The LSCA is now calling out top-ranked law schools for their role in propping up the fossil fuel industry through what the report refers to as a “fossil fuel lawyer pipeline.”

“It’s frustrating to see in real time the ways in which schools like mine create a pipeline into work driving climate injustice,” Melissa Kay, a second-year law student at Yale Law School and one of the lead authors of the report, said in a press release. “Why does the legal education system make it so much easier for students to get a job destroying the climate than helping it?”

Close corporate ties

The report describes some of the factors that tend to push law students into working for big law firms that service fossil fuel clients. These include the burden of student debt and the relative ease of getting a post-grad corporate law job compared to seeking out lower-paid public interest work. This is often facilitated by the elite law schools, which grant large firms access to students through campus recruiting events, whereas students looking for non-“BigLaw” jobs have to put in more effort in the job search. Those seeking out such jobs must have a “willingness and ability to make far less money upon graduation,” the report adds.

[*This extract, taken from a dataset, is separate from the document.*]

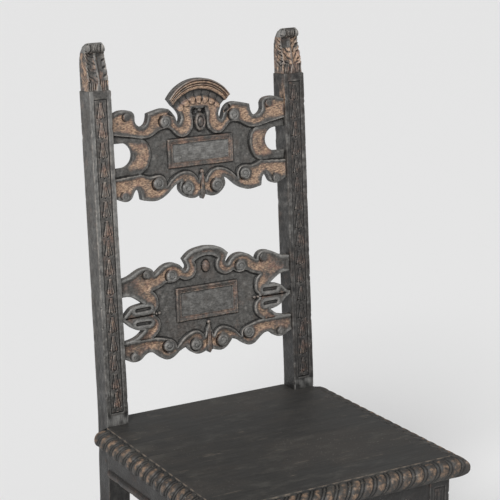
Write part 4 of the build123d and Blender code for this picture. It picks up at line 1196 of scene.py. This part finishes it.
# ---- Plain rails and stretchers, hand planed with softened edges
def plain_rail(name, start, end, out, half_width, half_depth, material, seed, carve_more=None):
    """Straight rail between two places; its broad face looks along out."""
    start, end, out = (np.array(part, float) for part in (start, end, out))
    way = end - start
    long = np.linalg.norm(way)
    across = np.cross(way / long, out)
    share = np.linspace(0, 1, int(long / 5) + 2)
    stations = [(start + way * s, across, out) for s in share]
    along = (share * long)[:, None]

    def carve(face, x, y):
        depth = hewn(along, x + 2 * y, seed)
        worn = PLAIN_WEAR + 0.14 * ripple(along, x + 2 * y, 90, seed + 5)
        depth = chipped(depth, x, y, half_width, half_depth, along, seed, (0, long), 6, 3)
        if carve_more:
            extra, extra_wear = carve_more(face, x, along)
            depth, worn = depth + extra, worn + extra_wear
        # Painted shade: the whole rail is darker below the seat
        return depth, worn, 0 * depth - SHADED

    skin = timber(stations, half_width, half_depth, (2.4, 4.5), 1.2, carve)
    add_timber(name, skin, material)


rail_middle, rail_half_height = rail_centre[2], rail_half[2]
rear_stretcher_centre, rear_stretcher_half = centre_and_half("rear_stretcher")
for name, inner, height, half, seed in (
        ("front_seat_rail", leg_inner, rail_middle, rail_half, 101),
        ("rear_seat_rail", post_inner, rail_middle, rail_half, 107),
        ("rear_stretcher", post_inner, rear_stretcher_centre[2], rear_stretcher_half, 113)):
    y = centre_and_half(name)[0][1]
    plain_rail(name, (-inner, y, height), (inner, y, height), (0, -1, 0),
               half[2], half[1], wood_low_shaded, seed)


def side_moulding(face, x, along):
    """Rounded moulding along the foot of a side rail, with a quirk above it."""
    foot = rail_half_height - np.abs(x) + 0 * along
    on_foot = (face == 0) * (x < 0)
    swell = 3.6 * np.sqrt(np.clip(1 - ((foot - 6.5) / 6.3) ** 2, 0, 1)) * on_foot
    quirk = -0.9 * hump(foot - 14.2, 1.4) * on_foot
    return swell + quirk, 0.35 * (swell > 0.5)


SIDES = ((-1, "left"), (1, "right"))
for side, word in SIDES:
    centre_x = side * (post_outer - side_rail_inset - side_rail_half)
    ends = [(centre_x, leg_back, rail_middle), (centre_x, post_front, rail_middle)]
    if side > 0:
        ends = ends[::-1]
    plain_rail("side_seat_rail_" + word, *ends, (side, 0, 0), rail_half_height, side_rail_half,
               wood_deep_shaded, 120 + side, side_moulding)
side_stretcher_centre, side_stretcher_half = centre_and_half("side_stretcher_right")
height = side_stretcher_centre[2]
rear_end = post_front + foot_kick * (1 - height / kick_height) + 1
for side, word in SIDES:
    x = side * post_centre
    plain_rail("side_stretcher_" + word, (x, leg_back, height), (x, rear_end, height),
               (side, 0, 0), side_stretcher_half[2], side_stretcher_half[0], wood_deep_shaded, 130 + side)

# ---- Seat: plank with a gadrooned edge
NOSE_RADIUS = 16.5
REACH = 24.7                   # width of the carved edge outside the flat top
SEAT_DEPTH = 397.5             # of the flat top
SEAT_OVERHANG = 0.7            # of the flat top outside the posts
SEAT_TAPER = 6.4               # the front is wider than the back by this on each side
GADROON_DEPTH = 3.6
LOBE_SHARE, DART_SHARE = 0.72, 0.28    # of the pitch, for the lobe and the dart beside it
CORNER_OUT = 2.0               # radius of a front corner, outside
CORNER_IN = 2.6                # and where the flat top begins
GADROON_PITCH = 25.0
GADROON_SLANT = 0.018          # lean, in pitches per millimetre round the nose
TONGUE_PLAY = 0.3              # from the tongue of the seat to each post
FILLET_DROP = 0.4              # step from the flat top down to the carved edge
GRID = 1.15                    # spacing of the sections of the carved edge


def seat_profile():
    """Inset from the outer face and height, from the flat top round the nose to the foot."""
    top = seat_height - 0.15
    points = [(28.5, top), (27.2, top), (26.4, top - 0.7), (25.6, top - 0.1), (24.4, top - 0.1),
              (23.9, top - 1.0)]
    points += [(inset, top - FILLET_DROP) for inset in np.arange(22.6, NOSE_RADIUS + 0.5, -1.2)]
    upper, lower = top - FILLET_DROP - NOSE_RADIUS, seat_underside + 0.2 + NOSE_RADIUS
    for centre, start, end, count in ((upper, 90, 0, 24), (lower, 0, -90, 16)):
        for angle in np.radians(np.linspace(start, end, count)):
            points.append((NOSE_RADIUS * (1 - cos(angle)), centre + NOSE_RADIUS * sin(angle)))
    return np.array(points)


def seat_ring():
    """Outer and inner plan points round the seat, and how much of the nose each has."""
    half_rear = post_outer + SEAT_OVERHANG + REACH
    half_front = half_rear + SEAT_TAPER
    rear_y = post_front
    front_y = rear_y - SEAT_DEPTH - REACH
    outer, inner, nose = [], [], []

    def place(point_out, point_in, amount=1.0):
        outer.append(np.array(point_out))
        inner.append(np.array(point_in))
        nose.append(amount)

    def run(start_out, end_out, start_in, end_in):
        ends = [np.array(point) for point in (start_out, end_out, start_in, end_in)]
        count = int(np.hypot(*(ends[1] - ends[0])) / GRID)
        for share in np.linspace(0, 1, count, endpoint=False):
            place(ends[0] * (1 - share) + ends[1] * share, ends[2] * (1 - share) + ends[3] * share)

    def corner(x, turn_x, start):
        centre_out = np.array([x - turn_x * CORNER_OUT, front_y + CORNER_OUT])
        centre_in = np.array([x - turn_x * far_in, front_y + far_in])
        for angle in np.radians(np.linspace(start, start + 90, 9, endpoint=False)):
            way = np.array([cos(angle), sin(angle)])
            place(centre_out + CORNER_OUT * way, centre_in + CORNER_IN * way)

    far_in = REACH + CORNER_IN
    run((-half_rear, rear_y), (-half_front, front_y + CORNER_OUT),
        (-half_rear + REACH, rear_y), (-half_front + REACH, front_y + far_in))
    corner(-half_front, -1, 180)
    run((-half_front + CORNER_OUT, front_y), (half_front - CORNER_OUT, front_y),
        (-half_front + far_in, front_y + REACH), (half_front - far_in, front_y + REACH))
    corner(half_front, 1, 270)
    run((half_front, front_y + CORNER_OUT), (half_rear, rear_y),
        (half_front - REACH, front_y + far_in), (half_rear - REACH, rear_y))
    # The carved edge ends square at the posts; a tongue reaches between them
    tongue = post_inner - TONGUE_PLAY
    rear = [((half_rear, rear_y), (half_rear - REACH, rear_y), 1.0)]
    for point in ((post_outer, rear_y), (tongue, rear_y), (tongue, rear_y + post_depth)):
        rear.append((point, point, 0.0))
    for point_out, point_in, amount in rear:
        place(point_out, point_in, amount)
    for point_out, point_in, amount in rear[:0:-1]:
        place(np.array(point_out) * (-1, 1), np.array(point_in) * (-1, 1), amount)
    return np.array(outer), np.array(inner), np.array(nose)


def seat_board():
    outer, inner, nose = seat_ring()
    profile = seat_profile()
    steps = run_along(profile)
    towards = (inner - outer) / REACH
    s, v = np.meshgrid(run_along(outer), steps, indexing="ij")
    inset, height = profile[:, 0][None, :], profile[:, 1][None, :]
    amount = nose[:, None]

    phase = (s / GADROON_PITCH + (v - 20) * GADROON_SLANT) % 1
    in_lobe = phase < LOBE_SHARE
    lobe = np.abs((phase - LOBE_SHARE / 2) / (LOBE_SHARE / 2))
    dart = np.clip(np.sin(pi * (phase - LOBE_SHARE) / DART_SHARE), 0, 1)
    cut = np.where(in_lobe, GADROON_DEPTH * lobe ** 2.6, GADROON_DEPTH - 2.2 * dart ** 1.4)
    begin, finish = 6.2, steps[-1]
    round_top = 3.4 * (1 - ramp(v - begin - 3.5 * np.where(in_lobe, lobe ** 2, 0.5), 0, 2.2))
    carved = ramp(v, begin - 0.6, begin + 0.4) * (1 - ramp(v, finish - 14, finish - 3))
    cut = np.maximum(cut, round_top * 0.55) * carved * amount
    cut = cut + 0.2 * amount + 0.15 * ripple(s, v, 14, 5) * carved * amount
    normal_in, normal_up = np.gradient(profile[:, 1], steps), np.gradient(profile[:, 0], steps)
    size = np.maximum(np.hypot(normal_in, normal_up), 1e-9)
    step_in, step_up = -normal_in / size, normal_up / size
    inset = np.where(amount > 0, (inset + cut * step_in[None, :]) * amount, 0)
    height = height + cut * step_up[None, :]
    plan = outer[:, None, :] + inset[..., None] * towards[:, None, :]
    verts = np.concatenate([plan, height[..., None] * np.ones(plan.shape[:2] + (1,))], 2)
    rows, columns = height.shape
    here = np.arange(rows * columns).reshape(rows, columns)
    following = np.roll(here, -1, 0)
    faces = np.stack([here[:, :-1], here[:, 1:], following[:, 1:], following[:, :-1]], 2)
    faces = faces.reshape(-1, 4).tolist()
    points = verts.reshape(-1, 3)
    top = [(int(a), int(b)) for a, b in zip(here[:, 0], following[:, 0])]
    close_back(points, faces, top)
    bottom = [(int(b), int(a)) for a, b in zip(here[:, -1], following[:, -1])]
    close_back(points, faces, bottom)
    worn = np.where(in_lobe, 0.6 - 0.45 * lobe ** 2, 0.05) * carved * amount
    worn = worn * (1.2 - 0.8 * ramp(v, finish - 30, finish - 12)) * ramp(v, 10, 17)
    # Painted light: hollows of the carved edge are darker and raised parts lighter; the fillet line
    # along the flat top is lighter from wear by rubbing and a painted highlight; painted highlights
    # where the lobes turn under; the carved edge is darker, twice as much on the left side
    relief_shading = -(cut - blurred(cut, 4)) / 1.1
    rim = 0.6 * hump(v - 4.2, 1.1)
    curl_highlight = 0.45 * hump(v - 30, 8) * in_lobe * carved
    left = (outer[:, 0] < -post_outer - REACH)[:, None]
    proud = np.clip(relief_shading + rim + curl_highlight - 0.16 * carved * (1 + left), -1, 1) * amount
    add_piece("seat_plank", points, faces, seat_wood, ["seat_board"], "seat_wood", 50,
              wear=worn.reshape(-1), proud=proud.reshape(-1))


seat_board()

# ---- CAD nodes that stay: pegs and nails
for name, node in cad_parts.items():
    if not node.hide_render:
        node.data.materials.clear()
        node.data.materials.append(nail_iron if name == "seat_nails" else peg_wood)

# ---- Floor, light and camera
FLOOR, FLOOR_LIGHT = tone(234, 234, 234), tone(236, 236, 236)
WORLD_STRENGTH = 0.42
CAMERA_PLACE = (-1.383, -2.282, 1.485)
CAMERA_TARGET = (0.0731, 0.1702, 0.7335)
FLOOR_HALF = 40.0              # in metres


def add_floor():
    mesh = bpy.data.meshes.new("floor")
    corners = [(x * FLOOR_HALF, y * FLOOR_HALF, 0) for x, y in ((-1, -1), (1, -1), (1, 1), (-1, 1))]
    mesh.from_pydata(corners, [], [(0, 1, 2, 3)])
    floor = bpy.data.objects.new("floor", mesh)
    bpy.context.scene.collection.objects.link(floor)
    make = Finish("pale_floor")
    grain = make.noise(3, EVEN, 2, 0.5)
    colour = make.parted(grain, 0.3, 0.7, FLOOR, FLOOR_LIGHT)
    rough = make.range(grain, 0.3, 0.7, 0.85, 0.95)
    mesh.materials.append(make.finish(colour, rough, grain, 0.0, 0.1))


def add_sun(name, strength, angle, azimuth, elevation):
    """Soft sun; azimuth is counted from -Y towards -X, so 45 is front left."""
    data = bpy.data.lights.new(name, "SUN")
    data.energy = strength
    data.angle = radians(angle)
    sun = bpy.data.objects.new(name, data)
    level = cos(radians(elevation))
    way = Vector((-sin(radians(azimuth)) * level, -cos(radians(azimuth)) * level,
                  sin(radians(elevation))))
    sun.rotation_euler = way.to_track_quat("Z", "Y").to_euler()
    bpy.context.scene.collection.objects.link(sun)


add_floor()
add_sun("key", 3.0, 24, 48, 36)
add_sun("fill", 0.2, 60, -50, 35)
world = bpy.data.worlds.new("studio")
world.use_nodes = True
sky = world.node_tree.nodes["Background"]
sky.inputs["Color"].default_value = FLOOR_LIGHT
sky.inputs["Strength"].default_value = WORLD_STRENGTH
bpy.context.scene.world = world

camera_data = bpy.data.cameras.new("camera")
camera_data.lens = 122.4
camera_data.sensor_width = 36
camera_data.clip_end = 100
camera = bpy.data.objects.new("camera", camera_data)
camera.location = CAMERA_PLACE
look = Vector(CAMERA_TARGET) - camera.location
camera.rotation_euler = look.to_track_quat("-Z", "Y").to_euler()
bpy.context.scene.collection.objects.link(camera)
bpy.context.scene.camera = camera
bpy.context.scene.view_settings.view_transform = "Standard"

Financial considerations and close ties with corporate or fossil fuel interests may also be behind top law schools’ facilitation of the fossil fuel lawyer pipeline. “Among the schools that produce fossil fuel lawyers at the highest rates, fossil fuel lawyers play a prominent role in the schools’ relationships with donors,” the report notes. “For example, the Chairman of the University of Texas Law School Foundation worked as Vice President and General Counsel of ExxonMobil, while the chair of the Yale Law School Fund is a senior lawyer at Shell.”

The report also points out that some prestigious universities are recipients of Koch cash. The Charles Koch Foundation, which administers donations on behalf of the fossil-fuel-financed Koch family, donated over $3.7 million to New York University, over $1.5 million to Harvard University, and more than $1.18 million to Stanford University, according to the Foundation’s 2021 IRS 990 filing. Tax form disclosures prior to 2019, when the Foundation stopped delineating between university and law school donations, reveal that it gave $400,000 and $343,000 to Stanford Law School in 2017 and 2018, respectively.

“Legal education—and particularly ‘elite’ law schools—have been captured by corporate interests that profit from, among other things, rendering the planet uninhabitable,” said Jon Hanson, the Alan A. Stone Professor of Law and the Director of the Systemic Justice Project at Harvard Law School. “The time is long overdue for those law schools and their BigLaw benefactors to be judged not according to their lofty justice claims or their astronomical wealth but according to their actual consequences here on Earth.”

The report includes several recommendations for law schools to relieve pressures on students funneled into the fossil fuel lawyer pipeline, such as limiting student debt, offering more resources promoting public interest careers, and more academic opportunities in pursuit of jobs in environmental law or renewable energy.

“Many students come to law school with the intention to pursue a public interest career, but are discouraged by the relative lack of institutional support for these pathways,” said Erica Liu, a second-year law student at NYU School of Law and the Research Co-Chair of Law Students for Climate Accountability. “Elite law schools have the power to alleviate many of these constraints—and a genuine commitment to equity and justice requires nothing less.”